Ok. So I’m a little slow at times. Really slow. Oops.
Yesterday I made her the chicken-bacon-ranch stromboli, I think she loves that crust more than she does me. I don’t blame her :). After dinner last night, as we were snacking on Keto Twix and 5-layer bars, she reminded me gently about the poptarts. I stashed that in my Hobbit brain and decided today I would do what I could to make it happen for her.
I pulled it off.
Better than I expected.
As I write this, it’s been about 6 hours since I pulled them out of the oven.
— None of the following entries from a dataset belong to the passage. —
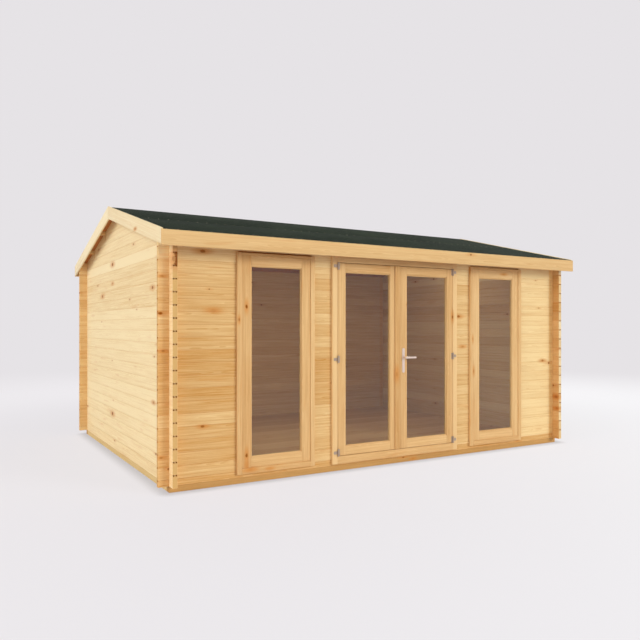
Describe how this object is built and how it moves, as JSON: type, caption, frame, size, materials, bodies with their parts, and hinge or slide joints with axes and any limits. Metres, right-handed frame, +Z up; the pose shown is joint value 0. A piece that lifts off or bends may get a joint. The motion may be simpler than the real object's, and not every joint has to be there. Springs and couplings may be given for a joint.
{
  "type": "log cabin",
  "caption": "Rectangular log cabin with interlocking corners, a low saddle roof, a glazed double door with a lever handle and two fixed tall windows.",
  "frame": {"origin": "centre of the cabin's bounding box in plan, on the ground under its base beams", "axes": "+X along the long walls and the ridge, +Y from the front wall with the doors to the rear wall, +Z up"},
  "size_m": [5.146, 3.965, 2.7533],
  "materials": {
    "log_pine": "planed softwood, unfinished",
    "frame_pine": "planed softwood frame, unfinished",
    "trim_pine": "planed softwood trim, unfinished",
    "roof_boards": "planed softwood boards",
    "floor_pine": "planed softwood floor",
    "treated_base": "pressure treated softwood",
    "roof_felt": "dark green mineral roofing felt",
    "window_glass": "clear glazing",
    "hinge_steel": "zinc plated",
    "handle_steel": "satin"
  },
  "bodies": {
    "root": {"front_wall_odd_logs": "log_pine", "front_wall_even_logs": "log_pine", "rear_wall_odd_logs": "log_pine", "rear_wall_even_logs": "log_pine", "left_wall_odd_logs": "log_pine", "left_wall_even_logs": "log_pine", "right_wall_odd_logs": "log_pine", "right_wall_even_logs": "log_pine", "left_gable": "log_pine", "right_gable": "log_pine", "ridge_purlin": "log_pine", "lower_purlins": "log_pine", "base_long_beams": "treated_base", "base_cross_beams": "treated_base", "floor_boards": "floor_pine", "front_roof_deck": "roof_boards", "rear_roof_deck": "roof_boards", "front_roof_felt": "roof_felt", "rear_roof_felt": "roof_felt", "front_barge_boards": "trim_pine", "rear_barge_boards": "trim_pine", "fascia_boards": "trim_pine", "window_posts": "frame_pine", "window_heads_and_sills": "frame_pine", "left_window_stiles": "frame_pine", "left_window_rails": "frame_pine", "left_window_glass": "window_glass", "right_window_stiles": "frame_pine", "right_window_rails": "frame_pine", "right_window_glass": "window_glass", "door_frame_posts": "frame_pine", "door_frame_head": "frame_pine", "door_threshold": "frame_pine", "door_frame_hinges": "hinge_steel"},
    "left_door": {"left_door_stiles": "frame_pine", "left_door_rails": "frame_pine", "left_door_glass": "window_glass", "left_door_hinges": "hinge_steel", "door_cover_strip": "frame_pine"},
    "right_door": {"right_door_stiles": "frame_pine", "right_door_rails": "frame_pine", "right_door_glass": "window_glass", "right_door_hinges": "hinge_steel", "handle_plates": "handle_steel"},
    "lever": {"lever_handle": "handle_steel"}
  },
  "joints": [
    {"name": "left_door_hinge", "type": "hinge", "parent": "root", "child": "left_door", "pos_m": [-0.7525, -1.8405, 1.112], "axis": [0, 0, -1], "range_deg": [0, 110]},
    {"name": "right_door_hinge", "type": "hinge", "parent": "root", "child": "right_door", "pos_m": [0.7525, -1.8405, 1.112], "axis": [0, 0, 1], "range_deg": [0, 110]},
    {"name": "lever_turn", "type": "hinge", "parent": "right_door", "child": "lever", "pos_m": [0.063, -1.8325, 1.111], "axis": [0, 1, 0], "range_deg": [0, 40], "stiffness_Nm_per_rad": 1, "springref_deg": -20.05}
  ]
}
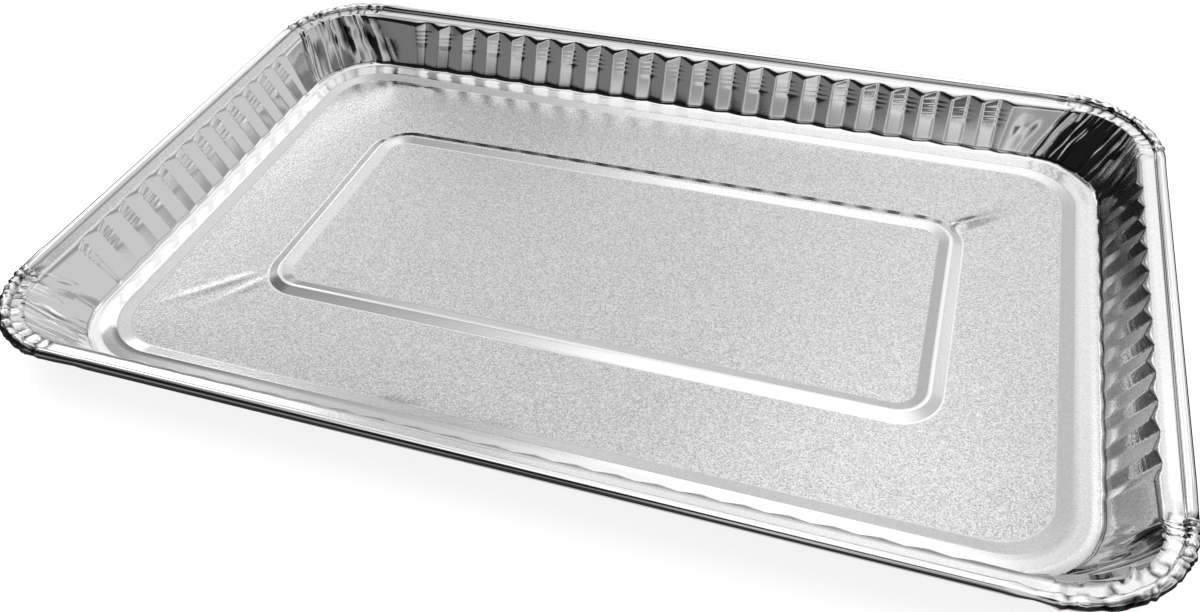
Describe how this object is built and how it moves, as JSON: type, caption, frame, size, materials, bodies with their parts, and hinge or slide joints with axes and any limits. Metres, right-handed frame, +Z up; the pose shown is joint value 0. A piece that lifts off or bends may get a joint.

This is how many are left:
As you can see from the finished product, I made both the traditional rectangle shape as well as round ones. Next time, I’m just going to stick with the round ones as they are much easier for my little Hobbit brain to make. I SUCK HARDCORE at spacial relationships, doing the rectangles really taxed my brain trying to get them the same size with my little Hobbit hands. I used a recycled veggie can to make the round ones, much easier. If you have a round cookie cutter, that would work as well. If you happen to be able to cut a straight line consistently, then by all means make them rectangle or square, probably would eliminate the need to roll out the scraps again to make more. This recipe should make eight 2″ pastries (round or square) or 4 rectangles.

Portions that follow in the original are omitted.